Should you stay overnight in one of the inn's two minimalist guestrooms (decorated in creams, taupes and wall-mounted Cowichan sweaters), you will find Mr. Windsor back in the restaurant early the next morning, serving a hearty farmer's breakfast (Mulefoot hogs make great bacon). And this is after he has already fed the chickens and nursed the lambs that wouldn't take to their mothers.

Some might say Mr. Windsor is living the life. But the whole routine of a farmer, forager, innkeeper and regional culinary advocate looks awfully exhausting to me. Which perhaps explains why this former high-end chef – whose impressive resume includes top positions at Sooke Harbour House, Whistler's Bearfoot Bistro, Brentwood Bay Lodge and a billionaire's private retreat on James Island – has simplified his cuisine to the disappointing edge of austerity.
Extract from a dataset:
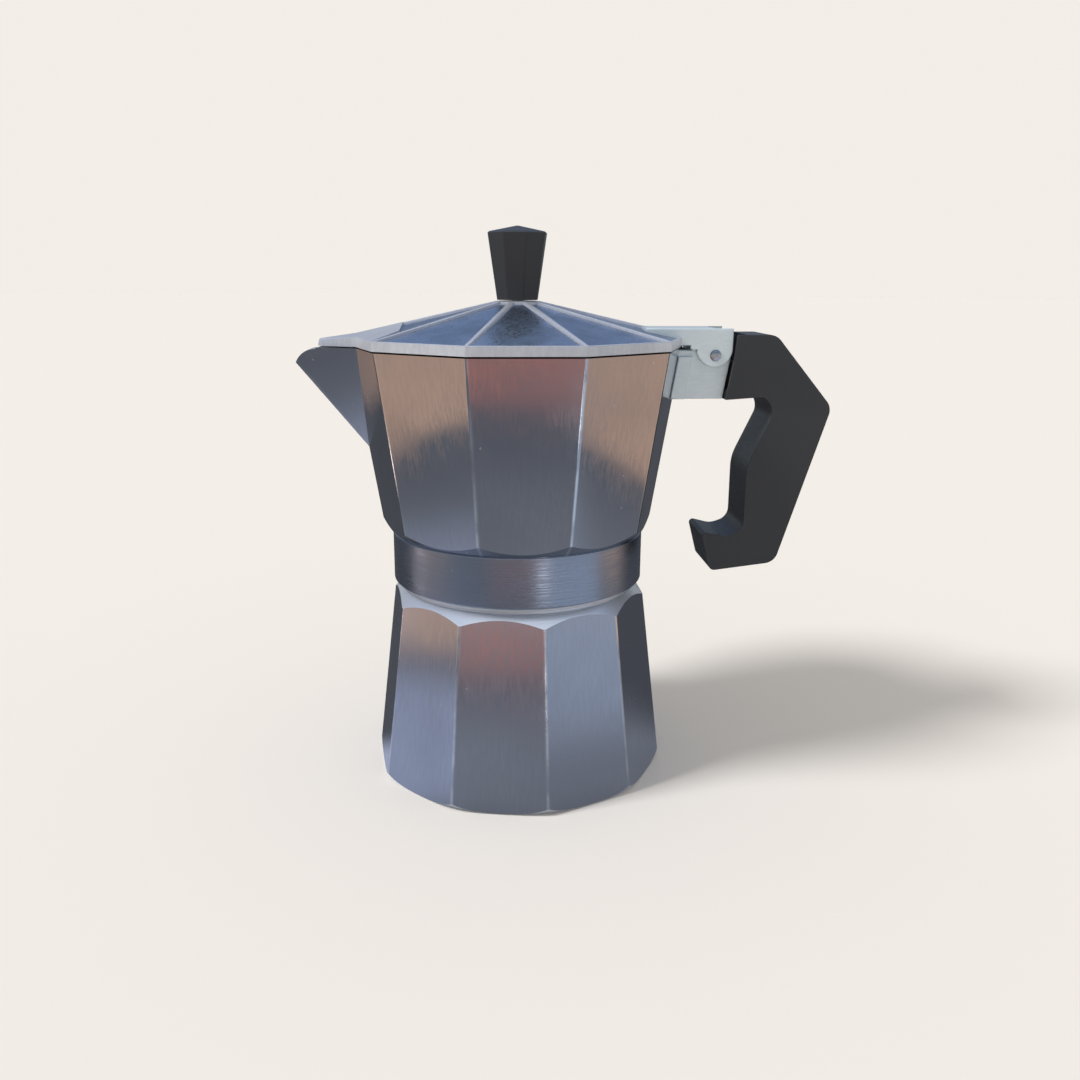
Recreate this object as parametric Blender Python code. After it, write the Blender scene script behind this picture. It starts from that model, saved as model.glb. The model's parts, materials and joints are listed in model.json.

Simple can be splendid, especially at the height of the summer when lumpy heirloom tomatoes are so concentrated with sun-ripened sweetness they need nothing more than a splash of good olive oil to make you moan out loud.

Mr. Windsor's first salad course on last Saturday's tasting menu exploited the Island's seasonal ripeness to mouth-watering effect. Those juicy heirloom tomatoes – in brilliant jewel tones of ruby, emerald and amethyst – were almost eclipsed by a thinly shaved clump of lightly pickled Early Jersey Wakefield cabbage, a sweet-and-sour medley of sliced beets and transparent apples, and the most bracingly vibrant cucumber-mint salad I've tasted since I was a child.

That pure plate of garden-fresh vegetables was perfectly suited for the Stone Soup's Zen-like dining room, where wild blue hydrangeas brush against unadorned windows lined with mason jars of drying lentils.

The second course – a deeply savoury barley-miso broth fortified with leathery spinach, fava beans and tiny early-season chanterelles – was an earthy, modern-hippie soup that paired brilliantly with the Averill Creek Gewurtztraminer 2010 from an extreme local wine and beer list sourced almost exclusively from Vancouver Island.

The following seafood plate was casually cluttered with a piece of (slightly overcooked) sockeye salmon wrapped in papery crisp skin, an enormous diver scallop (caramelized to the point where its naturally fibrous strings melted into silky tenderness), and wild-sorrel mayonnaise dotted with trailing blackberries, huckleberries and sweet wild strawberries. Garnished with an "almost burnt" cauliflower wedge (as the server honestly described it), this would have been a very good dish if it weren't for a pile of soft green beans that were definitely overdone.

When cooking simply in a fine-dining restaurant, there isn't much room for technical error. The ingredients will speak for themselves if handled tenderly.

But when the dining room has only five two-seat tables, I don't see how a chef of this stature can excuse (without apology) mushy carrots, watery broccoli and flabby fingerlings for the main course. Even the recently slaughtered hog leg – served thick, rosy pink and fatly marbled – was really just a grandma-style Sunday dinner roast. It was sweet and chewy, with no personality save for the crisply scored crackling.

Dessert was fresh picked berries – lovely marionberries (a sturdy hybrid of blackberries and raspberries) – served with unset ice cream and boring hunks of hazelnuts.

Is the Stone Soup Inn still one of the best restaurants in Canada? I wouldn't say so. My dinner may have been comprised of gorgeous ingredients, but there wasn't much value added from the kitchen. It certainly didn't express any of the "elevated" refinement from "a thinking man's chef" that so impressed the food critic from enRoute magazine.

It was a nice farm meal for a decent price. And for many people, that's all that matters. But if you're a foodie looking for revelation, this is not a must-go destination.